If You Love Geralt at His Most Witcher
For viewers who fell in love with The Witcher through Sapkowski’s short stories, this is quietly essential viewing. Sirens of the Deep captures Geralt as a professional monster hunter navigating moral gray zones, local politics, and human messiness rather than cosmic destiny. It’s lean, character-driven, and refreshingly unconcerned with setting up future seasons or spin-offs.
It also rewards familiarity without demanding homework. You don’t need to remember every court intrigue or timeline twist from the live-action series to enjoy it. This is Geralt on the road, sword in hand, making hard choices that rarely come with clean victories.
If You’re Invested in the Netflix Canon
Canon-wise, Sirens of the Deep fits neatly into the existing Netflix continuity, but it doesn’t rewrite or recontextualize anything major. There are no lore-shaking revelations, no teases that suddenly reframe Season 4 or beyond. That makes it low-pressure viewing for casual fans, but also means it won’t answer big questions about the franchise’s future direction.

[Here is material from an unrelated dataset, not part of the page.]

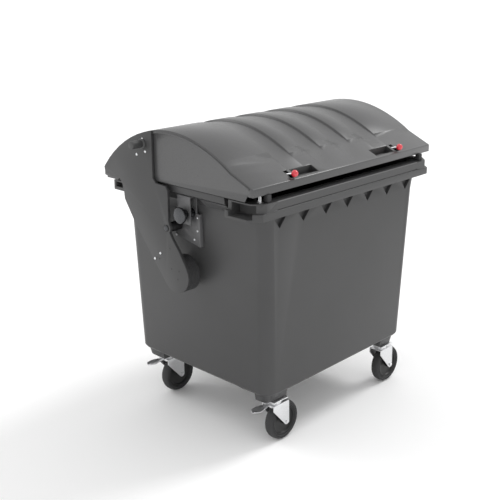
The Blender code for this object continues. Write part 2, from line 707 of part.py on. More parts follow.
# ---------------------------------------------------------------- casters
def make_caster_plate(label, x, y):
    bm = bmesh.new()
    add_box(bm, (x - 0.050, x + 0.050), (y - 0.043, y + 0.043), PLATE_Z)
    plate = finish("caster_plate_" + label, bm, ZINC)
    bm = bmesh.new()
    add_prism(bm, circle((x, y), 0.012 + GAP, 16), "z", 0.22, 0.24)
    combine(plate, "king_hole_" + label, bm, "DIFFERENCE")


def fork_outline():
    """Side view of a fork leg about the swivel axis, with its trailing axle eye."""
    points = [(-0.046, CROWN_Z[1]), (-0.046, 0.184), (0.037, 0.090)]
    points += arc_deg((TRAIL, 0.100), 0.0165, 217.0, 360.0, 6)
    return points + [(0.064, CROWN_Z[1])]


def make_fork(label, x, y, swivel):
    bm = bmesh.new()
    section = [(-FORK_OUT, 0.08), (-FORK_IN, 0.08), (-FORK_IN, CROWN_Z[0]),
               (FORK_IN, CROWN_Z[0]), (FORK_IN, 0.08), (FORK_OUT, 0.08),
               (FORK_OUT, CROWN_Z[1]), (-FORK_OUT, CROWN_Z[1])]
    add_prism(bm, [(y + dy, z) for dy, z in section], "x", x - 0.06, x + 0.08)
    fork = finish("caster_fork_" + label, bm, ZINC, swivel)
    bm = bmesh.new()
    add_prism(bm, [(x + dx, z) for dx, z in fork_outline()], "y", y - 0.05, y + 0.05)
    combine(fork, "fork_outline_" + label, bm, "INTERSECT")
    bm = bmesh.new()
    profile = [(0.030, CROWN_Z[0] + 0.001), (0.034, CROWN_Z[1] + 0.003), (0.034, 0.222),
               (0.028, RACE_TOP_Z), (0.012, RACE_TOP_Z + 0.0001), (0.012, PLATE_Z[1] - 0.001)]
    add_turned(bm, (x, y, 0), "z", profile, 20)
    combine(fork, "fork_race_" + label, bm, "UNION")
    bm = bmesh.new()
    add_prism(bm, circle((x + TRAIL, 0.100), AXLE_R + GAP, 12), "y", y - 0.05, y + 0.05)
    combine(fork, "axle_bore_" + label, bm, "DIFFERENCE")


def make_axle(label, x, y, swivel):
    """Axle bolt with a head on one side and a nut on the other."""
    bm = bmesh.new()
    head = FORK_OUT + GAP
    profile = [(0.009, -head - 0.006), (0.009, -head), (AXLE_R, -head + 0.0001),
               (AXLE_R, head - 0.0001), (0.009, head), (0.009, head + 0.006)]
    add_turned(bm, (x + TRAIL, y, 0.100), "y", profile, 12)
    finish("axle_bolt_" + label, bm, ZINC, swivel)


def make_wheel(label, x, y, spin):
    centre = (x + TRAIL, y, 0.100)
    bore = AXLE_R + GAP
    bm = bmesh.new()
    hub = [(bore, -0.029), (0.016, -0.029), (0.018, -0.010), (0.066, -0.008), (0.070, -0.019),
           (0.0745, -0.019), (0.0745, 0.019), (0.070, 0.019), (0.066, 0.008), (0.018, 0.010),
           (0.016, 0.029), (bore, 0.029)]
    add_turned(bm, centre, "y", hub, 20, True)
    finish("wheel_hub_" + label, bm, BLACK_PLASTIC, spin)
    bm = bmesh.new()
    half = TYRE_HALF_W
    inside = 0.0745 + GAP + 0.0006
    tyre = [(inside, -0.021), (0.080, -half), (0.090, -half), (0.0975, -0.017), (WHEEL_R, -0.006),
            (WHEEL_R, 0.006), (0.0975, 0.017), (0.090, half), (0.080, half), (inside, 0.021)]
    add_turned(bm, centre, "y", tyre, 28, True)
    finish("wheel_tyre_" + label, bm, RUBBER, spin)


def make_pedal(label, x, y, swivel):
    """Brake pedal between the fork legs, with a nose that turns towards the tyre."""
    hinge = joint_empty("pedal_joint_" + label, (x + PEDAL_X, y, PEDAL_Z), swivel)
    outline = arc_deg((PEDAL_X, PEDAL_Z), 0.007, 150.0, 300.0, 5)
    outline += [(PEDAL_X + 0.010, PEDAL_Z - 0.008), (PEDAL_X + 0.007, PEDAL_Z + 0.004),
                (PEDAL_X, PEDAL_Z + 0.012), (-0.060, 0.2075), (-0.140, 0.2015),
                (-0.153, 0.194), (-0.151, 0.191), (-0.139, 0.1975), (-0.060, 0.2035)]
    bm = bmesh.new()
    add_prism(bm, [(x + dx, z) for dx, z in outline], "y", y - 0.019, y + 0.019)
    finish("brake_pedal_" + label, bm, ZINC, hinge)


def make_caster(label, x, y, with_brake):
    make_caster_plate(label, x, y)
    swivel = joint_empty("swivel_joint_" + label, (x, y, CROWN_Z[1]))
    make_fork(label, x, y, swivel)
    make_axle(label, x, y, swivel)
    spin = joint_empty("wheel_joint_" + label, (x + TRAIL, y, 0.100), swivel)
    make_wheel(label, x, y, spin)
    if with_brake:
        make_pedal(label, x, y, swivel)


# ---------------------------------------------------------------- assembly
make_body_shell()
make_drain_plug()
lid_hinge = joint_empty("lid_joint", (0, PIVOT_Y, PIVOT_Z))
make_lid_shell(lid_hinge)
for label, side in SIDES:
    make_bracket(label, side)
    make_trunnion_pin(label, side)
    make_pivot_pin(label, side)
    make_pivot_bolt(label, side)
    make_keeper(label, side)
    make_rest_pad(label, side)
    make_arm(label, side, lid_hinge)
    make_bush(label, side, lid_hinge)
    make_counterweight(label, side, lid_hinge)
    make_peg(label, side, lid_hinge)
    make_grip_cup(label, side, lid_hinge)
    make_plunger(label, side, lid_hinge)
    make_plunger_guide(label, side, lid_hinge)
for row, y in (("front", CASTER_FRONT_Y), ("rear", CASTER_REAR_Y)):
    for label, side in SIDES:
        make_caster(row + "_" + label, side * CASTER_X, y, side < 0)
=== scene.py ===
"""How the large wheeled waste container with the counterweighted dome lid looks.

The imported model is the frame.  The sections below follow the container as it is put
together: tub, side brackets, lid, arms, grips and catches, casters.
"""
import math

import bmesh
import bpy
from mathutils import Matrix, Vector


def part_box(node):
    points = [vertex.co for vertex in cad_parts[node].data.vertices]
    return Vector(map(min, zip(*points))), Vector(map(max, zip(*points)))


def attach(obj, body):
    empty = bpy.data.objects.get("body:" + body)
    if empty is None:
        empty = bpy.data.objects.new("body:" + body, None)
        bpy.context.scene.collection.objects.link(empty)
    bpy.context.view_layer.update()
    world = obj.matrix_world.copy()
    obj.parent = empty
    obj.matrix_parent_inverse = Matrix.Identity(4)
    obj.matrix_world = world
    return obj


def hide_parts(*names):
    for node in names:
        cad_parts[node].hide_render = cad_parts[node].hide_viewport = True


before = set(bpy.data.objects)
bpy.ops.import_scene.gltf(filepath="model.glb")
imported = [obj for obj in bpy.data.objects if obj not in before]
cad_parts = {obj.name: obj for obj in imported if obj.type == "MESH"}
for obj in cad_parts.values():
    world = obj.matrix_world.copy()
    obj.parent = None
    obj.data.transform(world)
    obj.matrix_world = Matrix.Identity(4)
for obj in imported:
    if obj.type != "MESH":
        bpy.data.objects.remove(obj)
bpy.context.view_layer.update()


# ================================================================ tub
# The tub is one large injection moulding in dark grey HDPE, with the rim, the handles
# and the comb pockets moulded on.  The skin is satin, with a fine spark-eroded grain.
def linear(shade):
    """An sRGB hex colour as linear red, green, blue and alpha."""
    channels = []
    for i in (0, 2, 4):
        c = int(shade[i:i + 2], 16) / 255
        channels.append(c / 12.92 if c <= 0.04045 else ((c + 0.055) / 1.055) ** 2.4)
    return channels + [1.0]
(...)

That said, it does matter thematically. It reinforces what Netflix seems to be doubling down on: that The Witcher works best when it slows down and lets individual stories breathe. In that sense, it’s less about plot advancement and more about creative intent.
If You’re Feeling Franchise Fatigue
Interestingly, this may be the best audience for Sirens of the Deep. Its smaller scale and animated format feel like a palate cleanser after years of debate around casting changes, tonal shifts, and uneven seasons. Watching it doesn’t feel like homework or brand maintenance; it feels like rediscovering why the world was compelling in the first place.
And because it arrived without fanfare, it carries none of the expectations or baggage that often weigh down high-profile releases. You can simply press play and see if it clicks.
In the end, Sirens of the Deep isn’t a mandatory checkpoint on The Witcher roadmap, but it is a meaningful one. It’s an optional side quest that reminds fans what the main adventure is supposed to feel like. In a franchise at a crossroads, that quiet confidence may matter more than any headline-grabbing reveal.